◆ Exercise details:
Quote every line from the top of the listing down to and including the line that contains "twist: Turn about".

......

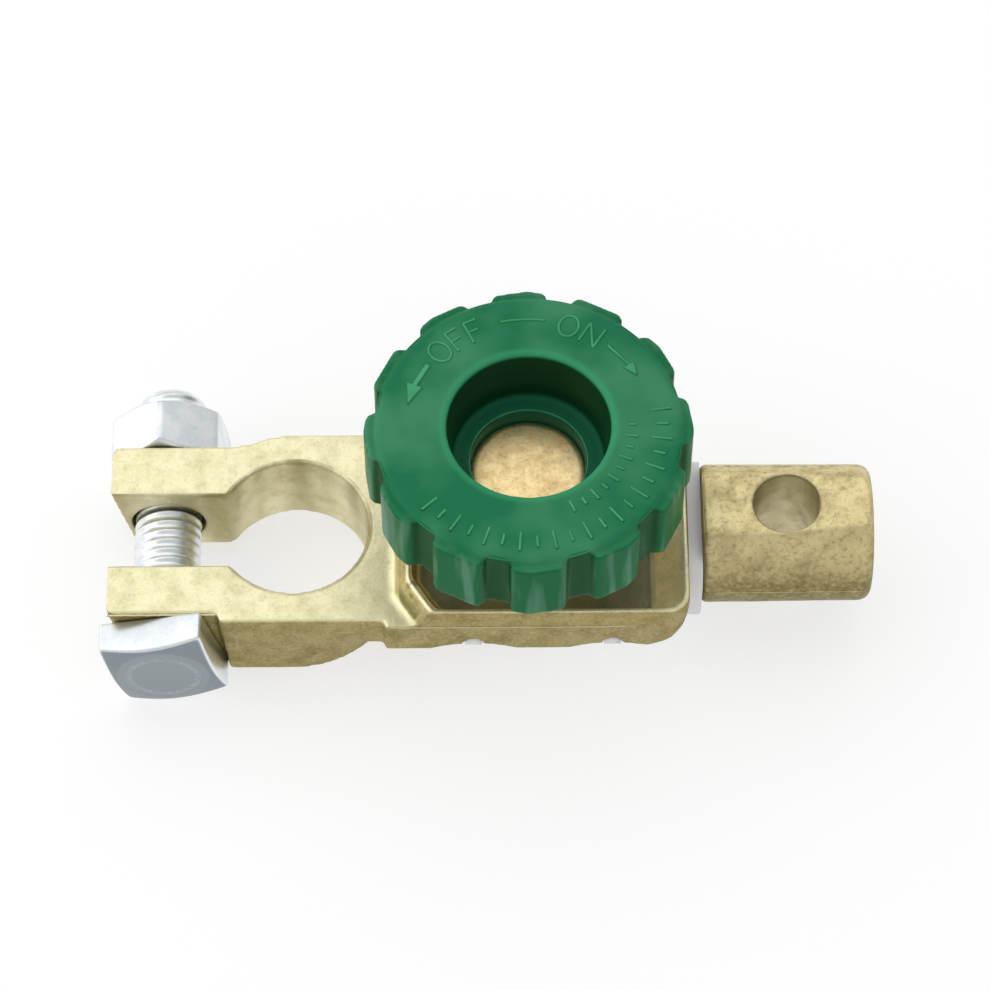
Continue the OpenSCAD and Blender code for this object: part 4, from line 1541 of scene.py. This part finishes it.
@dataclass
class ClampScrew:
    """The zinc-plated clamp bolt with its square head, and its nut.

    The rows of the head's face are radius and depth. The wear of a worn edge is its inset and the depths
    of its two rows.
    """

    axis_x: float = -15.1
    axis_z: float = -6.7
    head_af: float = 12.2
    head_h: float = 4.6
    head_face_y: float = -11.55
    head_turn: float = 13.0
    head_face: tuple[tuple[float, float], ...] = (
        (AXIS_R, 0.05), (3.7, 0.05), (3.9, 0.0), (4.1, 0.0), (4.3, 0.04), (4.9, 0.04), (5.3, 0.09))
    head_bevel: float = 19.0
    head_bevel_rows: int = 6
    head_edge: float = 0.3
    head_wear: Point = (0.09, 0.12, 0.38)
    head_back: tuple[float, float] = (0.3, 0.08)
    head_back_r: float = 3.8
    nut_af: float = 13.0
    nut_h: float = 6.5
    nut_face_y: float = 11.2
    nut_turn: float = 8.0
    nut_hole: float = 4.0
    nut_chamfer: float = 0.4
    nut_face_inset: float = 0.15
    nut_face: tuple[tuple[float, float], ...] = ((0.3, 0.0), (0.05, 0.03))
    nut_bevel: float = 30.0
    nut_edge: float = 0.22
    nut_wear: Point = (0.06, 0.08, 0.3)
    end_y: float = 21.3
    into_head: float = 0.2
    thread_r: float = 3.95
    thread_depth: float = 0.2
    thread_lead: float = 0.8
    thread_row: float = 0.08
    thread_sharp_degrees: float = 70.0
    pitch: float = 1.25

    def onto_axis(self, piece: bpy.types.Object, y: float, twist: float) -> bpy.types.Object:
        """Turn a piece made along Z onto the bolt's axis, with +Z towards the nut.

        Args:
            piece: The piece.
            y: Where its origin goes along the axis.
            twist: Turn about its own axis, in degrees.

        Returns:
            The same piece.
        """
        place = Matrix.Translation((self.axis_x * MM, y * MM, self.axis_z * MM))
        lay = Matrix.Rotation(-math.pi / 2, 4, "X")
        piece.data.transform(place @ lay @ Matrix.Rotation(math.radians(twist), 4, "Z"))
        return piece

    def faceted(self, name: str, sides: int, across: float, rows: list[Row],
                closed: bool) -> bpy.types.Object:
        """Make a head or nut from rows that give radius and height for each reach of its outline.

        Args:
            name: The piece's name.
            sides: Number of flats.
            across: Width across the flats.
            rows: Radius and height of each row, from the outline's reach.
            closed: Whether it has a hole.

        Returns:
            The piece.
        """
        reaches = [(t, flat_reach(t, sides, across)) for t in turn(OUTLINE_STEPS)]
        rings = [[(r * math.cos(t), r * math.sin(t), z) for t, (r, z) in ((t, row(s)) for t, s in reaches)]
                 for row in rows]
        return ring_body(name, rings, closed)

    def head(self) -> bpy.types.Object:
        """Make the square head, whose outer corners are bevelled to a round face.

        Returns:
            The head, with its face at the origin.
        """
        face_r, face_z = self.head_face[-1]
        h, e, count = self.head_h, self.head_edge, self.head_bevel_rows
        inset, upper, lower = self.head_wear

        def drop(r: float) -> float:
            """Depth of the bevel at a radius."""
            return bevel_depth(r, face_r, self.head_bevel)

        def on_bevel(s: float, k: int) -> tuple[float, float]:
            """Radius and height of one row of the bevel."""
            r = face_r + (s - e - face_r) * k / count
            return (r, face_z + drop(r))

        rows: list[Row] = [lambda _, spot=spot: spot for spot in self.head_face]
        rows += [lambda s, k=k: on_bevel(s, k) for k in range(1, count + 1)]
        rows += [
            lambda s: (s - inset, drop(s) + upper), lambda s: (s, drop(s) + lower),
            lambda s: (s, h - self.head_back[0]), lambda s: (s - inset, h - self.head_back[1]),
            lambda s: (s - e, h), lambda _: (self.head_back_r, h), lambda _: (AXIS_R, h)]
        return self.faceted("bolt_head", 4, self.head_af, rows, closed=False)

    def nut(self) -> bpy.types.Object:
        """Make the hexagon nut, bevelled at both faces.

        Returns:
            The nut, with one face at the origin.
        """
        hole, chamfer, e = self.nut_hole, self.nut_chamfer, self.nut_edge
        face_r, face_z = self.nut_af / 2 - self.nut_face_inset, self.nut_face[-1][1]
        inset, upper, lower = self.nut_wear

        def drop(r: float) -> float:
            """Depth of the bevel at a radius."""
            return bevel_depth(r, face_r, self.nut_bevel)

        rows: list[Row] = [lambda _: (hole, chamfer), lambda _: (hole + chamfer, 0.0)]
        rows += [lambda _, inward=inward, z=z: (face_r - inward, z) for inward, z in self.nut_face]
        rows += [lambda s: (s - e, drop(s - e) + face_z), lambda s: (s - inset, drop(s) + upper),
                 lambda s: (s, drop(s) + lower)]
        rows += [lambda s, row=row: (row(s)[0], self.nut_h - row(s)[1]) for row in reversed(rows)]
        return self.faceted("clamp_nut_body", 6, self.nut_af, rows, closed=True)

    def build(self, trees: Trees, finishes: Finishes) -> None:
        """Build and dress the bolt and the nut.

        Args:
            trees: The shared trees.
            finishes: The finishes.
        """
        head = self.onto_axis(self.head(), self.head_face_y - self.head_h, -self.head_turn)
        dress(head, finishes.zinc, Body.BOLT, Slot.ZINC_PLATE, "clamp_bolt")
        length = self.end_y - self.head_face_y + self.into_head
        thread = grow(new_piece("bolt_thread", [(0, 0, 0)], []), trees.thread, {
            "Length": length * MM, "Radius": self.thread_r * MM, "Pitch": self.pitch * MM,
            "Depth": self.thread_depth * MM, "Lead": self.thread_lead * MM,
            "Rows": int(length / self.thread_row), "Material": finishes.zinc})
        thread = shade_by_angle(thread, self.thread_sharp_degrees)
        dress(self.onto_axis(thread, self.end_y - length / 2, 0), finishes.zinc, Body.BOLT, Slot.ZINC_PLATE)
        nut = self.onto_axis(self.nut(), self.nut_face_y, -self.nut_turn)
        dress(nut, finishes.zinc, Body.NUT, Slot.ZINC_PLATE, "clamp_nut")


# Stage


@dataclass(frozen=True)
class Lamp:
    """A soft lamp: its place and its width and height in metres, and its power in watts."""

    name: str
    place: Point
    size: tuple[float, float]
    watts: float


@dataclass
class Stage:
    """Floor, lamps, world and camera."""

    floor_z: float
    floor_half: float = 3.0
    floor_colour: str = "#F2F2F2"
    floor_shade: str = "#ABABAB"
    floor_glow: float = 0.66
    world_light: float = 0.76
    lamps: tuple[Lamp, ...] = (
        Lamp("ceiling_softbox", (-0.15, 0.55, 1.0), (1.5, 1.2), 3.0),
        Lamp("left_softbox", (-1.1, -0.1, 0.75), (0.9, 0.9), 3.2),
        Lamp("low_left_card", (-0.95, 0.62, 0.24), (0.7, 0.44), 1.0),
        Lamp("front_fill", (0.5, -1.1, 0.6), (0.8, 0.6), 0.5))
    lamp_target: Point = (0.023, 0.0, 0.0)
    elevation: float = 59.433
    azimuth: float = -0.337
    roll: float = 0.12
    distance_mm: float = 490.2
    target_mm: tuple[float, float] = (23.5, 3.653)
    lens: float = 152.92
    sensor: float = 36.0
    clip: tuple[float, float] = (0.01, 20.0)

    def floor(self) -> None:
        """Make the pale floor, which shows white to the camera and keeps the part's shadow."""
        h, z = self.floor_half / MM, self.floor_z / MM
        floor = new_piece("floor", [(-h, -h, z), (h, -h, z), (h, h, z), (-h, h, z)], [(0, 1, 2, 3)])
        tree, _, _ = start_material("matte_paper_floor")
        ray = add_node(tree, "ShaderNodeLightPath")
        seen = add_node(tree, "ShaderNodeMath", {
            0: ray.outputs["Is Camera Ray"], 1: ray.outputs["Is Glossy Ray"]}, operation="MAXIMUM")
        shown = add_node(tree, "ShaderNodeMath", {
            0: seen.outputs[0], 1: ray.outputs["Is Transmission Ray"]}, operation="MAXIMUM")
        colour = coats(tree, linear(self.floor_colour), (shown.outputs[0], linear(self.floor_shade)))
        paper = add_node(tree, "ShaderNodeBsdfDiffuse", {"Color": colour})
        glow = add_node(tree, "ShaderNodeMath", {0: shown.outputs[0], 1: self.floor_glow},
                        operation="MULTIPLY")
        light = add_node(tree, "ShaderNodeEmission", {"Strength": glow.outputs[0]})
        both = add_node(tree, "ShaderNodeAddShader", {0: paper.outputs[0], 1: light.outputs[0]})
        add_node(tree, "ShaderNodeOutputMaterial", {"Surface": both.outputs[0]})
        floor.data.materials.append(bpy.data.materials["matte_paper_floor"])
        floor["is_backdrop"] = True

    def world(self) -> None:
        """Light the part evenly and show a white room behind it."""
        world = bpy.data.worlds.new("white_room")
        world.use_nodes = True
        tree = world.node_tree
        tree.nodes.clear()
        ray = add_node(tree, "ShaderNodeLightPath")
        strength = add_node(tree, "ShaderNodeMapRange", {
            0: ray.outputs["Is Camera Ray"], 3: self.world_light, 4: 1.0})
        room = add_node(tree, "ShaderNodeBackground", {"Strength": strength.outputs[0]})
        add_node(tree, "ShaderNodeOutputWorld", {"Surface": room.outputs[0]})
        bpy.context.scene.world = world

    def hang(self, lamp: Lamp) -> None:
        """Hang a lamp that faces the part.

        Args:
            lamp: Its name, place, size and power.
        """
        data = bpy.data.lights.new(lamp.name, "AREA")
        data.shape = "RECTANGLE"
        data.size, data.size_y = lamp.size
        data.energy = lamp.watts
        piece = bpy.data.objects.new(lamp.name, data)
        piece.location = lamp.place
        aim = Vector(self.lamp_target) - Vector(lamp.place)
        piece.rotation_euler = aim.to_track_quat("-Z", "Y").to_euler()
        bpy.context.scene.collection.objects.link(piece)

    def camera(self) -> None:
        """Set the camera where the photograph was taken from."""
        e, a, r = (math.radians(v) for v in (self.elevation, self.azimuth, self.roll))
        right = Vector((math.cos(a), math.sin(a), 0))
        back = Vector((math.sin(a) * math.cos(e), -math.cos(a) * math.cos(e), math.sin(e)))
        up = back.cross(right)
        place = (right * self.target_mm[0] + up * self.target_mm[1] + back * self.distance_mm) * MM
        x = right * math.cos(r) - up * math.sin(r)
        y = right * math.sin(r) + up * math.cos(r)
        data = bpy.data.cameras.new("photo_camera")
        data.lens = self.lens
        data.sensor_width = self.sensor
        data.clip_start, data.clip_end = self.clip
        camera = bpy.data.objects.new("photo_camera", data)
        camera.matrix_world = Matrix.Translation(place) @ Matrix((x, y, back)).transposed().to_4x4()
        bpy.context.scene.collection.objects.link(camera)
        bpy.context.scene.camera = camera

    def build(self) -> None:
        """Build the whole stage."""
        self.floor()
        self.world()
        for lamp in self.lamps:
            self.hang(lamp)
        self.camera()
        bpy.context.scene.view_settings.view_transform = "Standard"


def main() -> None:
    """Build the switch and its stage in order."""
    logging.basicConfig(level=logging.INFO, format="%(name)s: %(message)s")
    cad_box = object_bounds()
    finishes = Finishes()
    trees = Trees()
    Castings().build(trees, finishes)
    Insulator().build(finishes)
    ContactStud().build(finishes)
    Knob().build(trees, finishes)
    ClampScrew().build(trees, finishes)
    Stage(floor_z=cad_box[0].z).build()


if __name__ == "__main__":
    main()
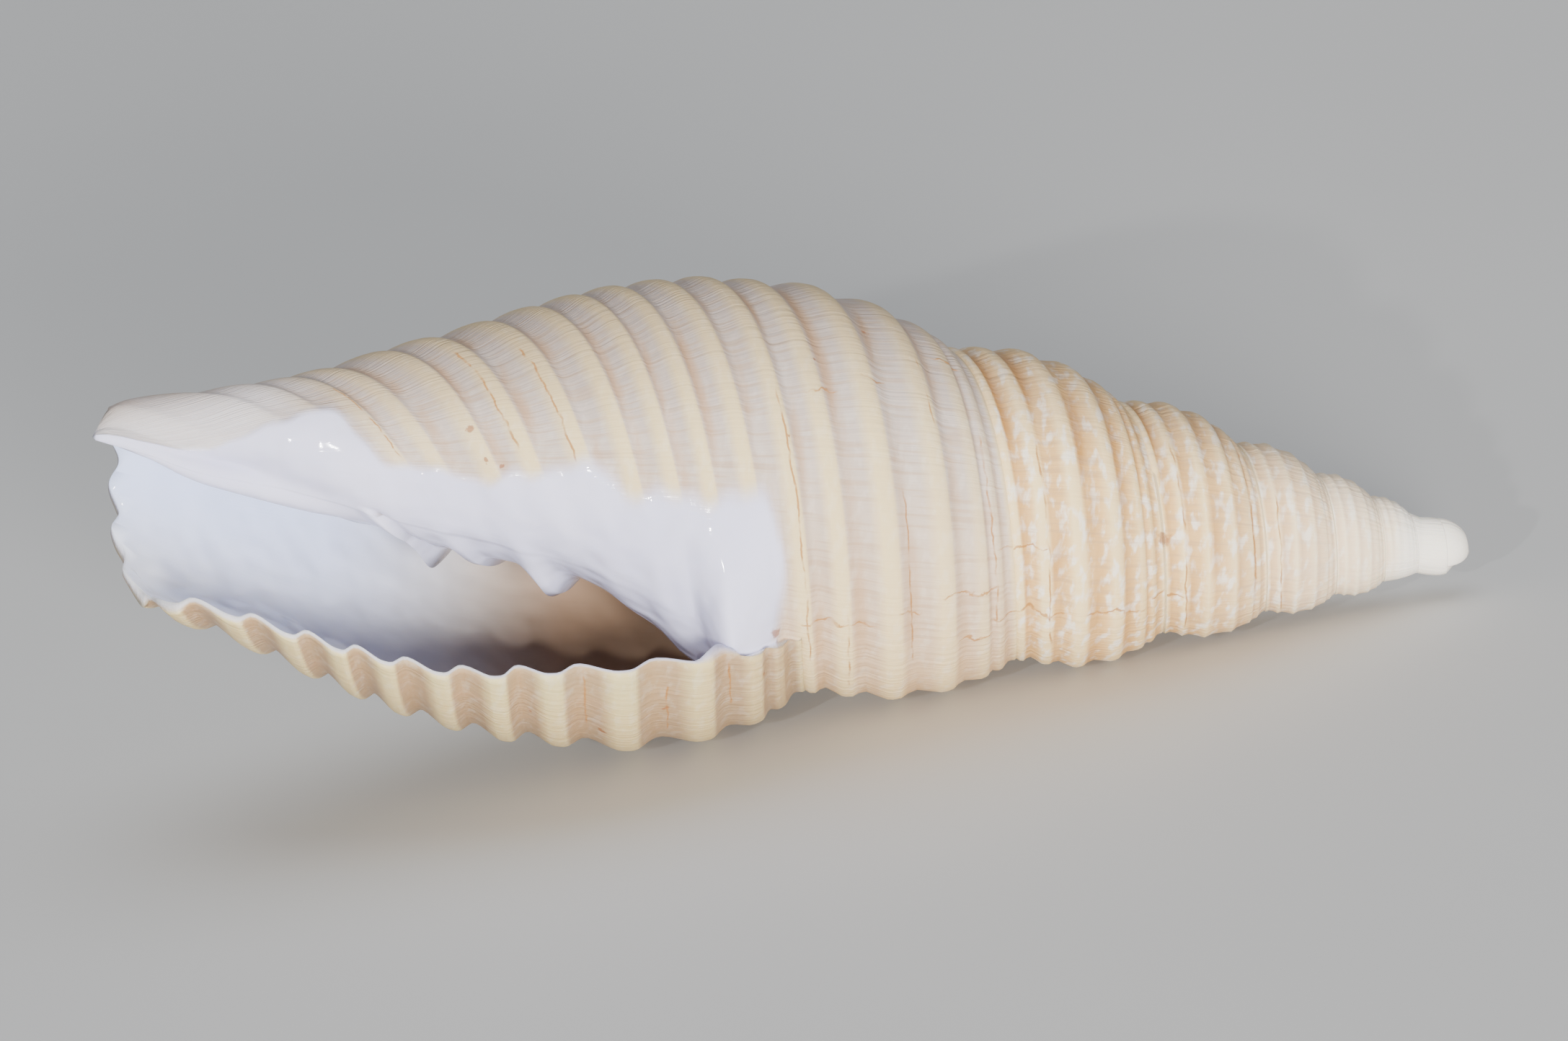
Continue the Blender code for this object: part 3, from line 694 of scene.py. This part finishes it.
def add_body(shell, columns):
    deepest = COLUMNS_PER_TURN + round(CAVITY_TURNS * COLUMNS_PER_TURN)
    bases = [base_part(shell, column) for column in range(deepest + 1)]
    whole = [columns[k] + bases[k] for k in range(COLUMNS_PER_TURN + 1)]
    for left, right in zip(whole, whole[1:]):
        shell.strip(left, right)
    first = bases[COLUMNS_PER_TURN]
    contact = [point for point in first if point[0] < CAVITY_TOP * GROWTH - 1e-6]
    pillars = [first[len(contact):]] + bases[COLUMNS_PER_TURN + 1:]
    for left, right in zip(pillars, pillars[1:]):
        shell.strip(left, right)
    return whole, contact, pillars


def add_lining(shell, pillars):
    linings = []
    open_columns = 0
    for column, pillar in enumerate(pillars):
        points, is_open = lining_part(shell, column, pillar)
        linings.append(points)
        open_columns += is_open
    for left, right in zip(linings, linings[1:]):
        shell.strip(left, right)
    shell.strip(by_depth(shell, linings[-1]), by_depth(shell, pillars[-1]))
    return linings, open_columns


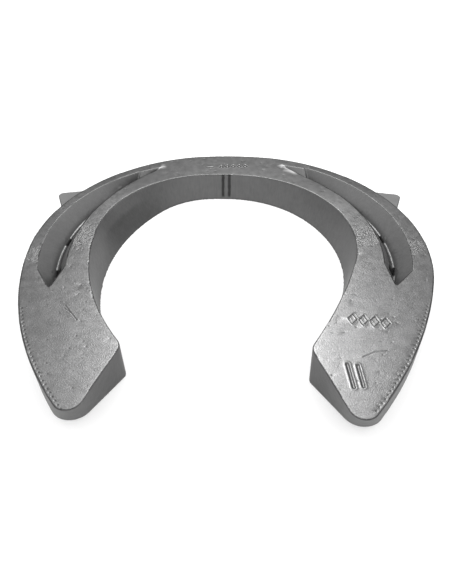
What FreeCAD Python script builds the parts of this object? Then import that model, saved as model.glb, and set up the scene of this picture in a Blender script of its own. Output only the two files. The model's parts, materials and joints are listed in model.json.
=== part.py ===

......

◆ Solved problem:
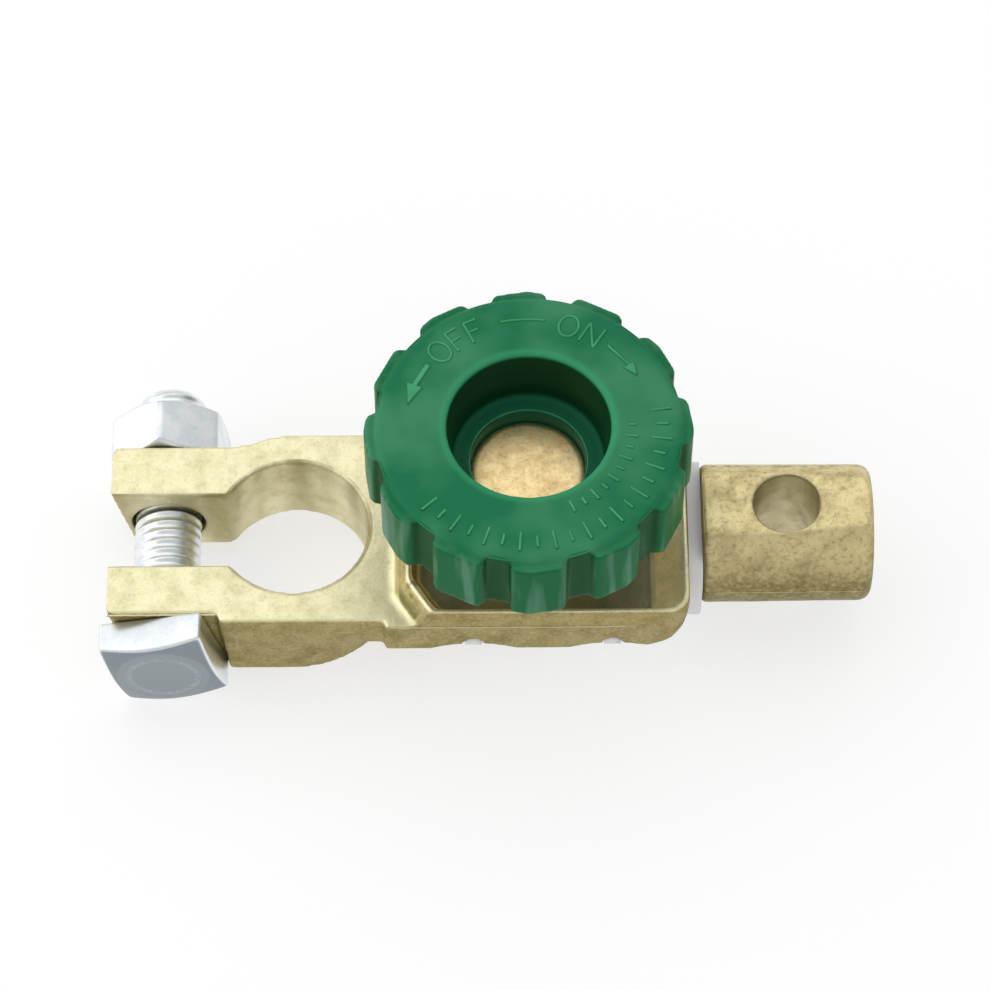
Continue the OpenSCAD and Blender code for this object: part 4, from line 1541 of scene.py. This part finishes it.
@dataclass
class ClampScrew:
    """The zinc-plated clamp bolt with its square head, and its nut.

    The rows of the head's face are radius and depth. The wear of a worn edge is its inset and the depths
    of its two rows.
    """

    axis_x: float = -15.1
    axis_z: float = -6.7
    head_af: float = 12.2
    head_h: float = 4.6
    head_face_y: float = -11.55
    head_turn: float = 13.0
    head_face: tuple[tuple[float, float], ...] = (
        (AXIS_R, 0.05), (3.7, 0.05), (3.9, 0.0), (4.1, 0.0), (4.3, 0.04), (4.9, 0.04), (5.3, 0.09))
    head_bevel: float = 19.0
    head_bevel_rows: int = 6
    head_edge: float = 0.3
    head_wear: Point = (0.09, 0.12, 0.38)
    head_back: tuple[float, float] = (0.3, 0.08)
    head_back_r: float = 3.8
    nut_af: float = 13.0
    nut_h: float = 6.5
    nut_face_y: float = 11.2
    nut_turn: float = 8.0
    nut_hole: float = 4.0
    nut_chamfer: float = 0.4
    nut_face_inset: float = 0.15
    nut_face: tuple[tuple[float, float], ...] = ((0.3, 0.0), (0.05, 0.03))
    nut_bevel: float = 30.0
    nut_edge: float = 0.22
    nut_wear: Point = (0.06, 0.08, 0.3)
    end_y: float = 21.3
    into_head: float = 0.2
    thread_r: float = 3.95
    thread_depth: float = 0.2
    thread_lead: float = 0.8
    thread_row: float = 0.08
    thread_sharp_degrees: float = 70.0
    pitch: float = 1.25

    def onto_axis(self, piece: bpy.types.Object, y: float, twist: float) -> bpy.types.Object:
        """Turn a piece made along Z onto the bolt's axis, with +Z towards the nut.

        Args:
            piece: The piece.
            y: Where its origin goes along the axis.
            twist: Turn about its own axis, in degrees.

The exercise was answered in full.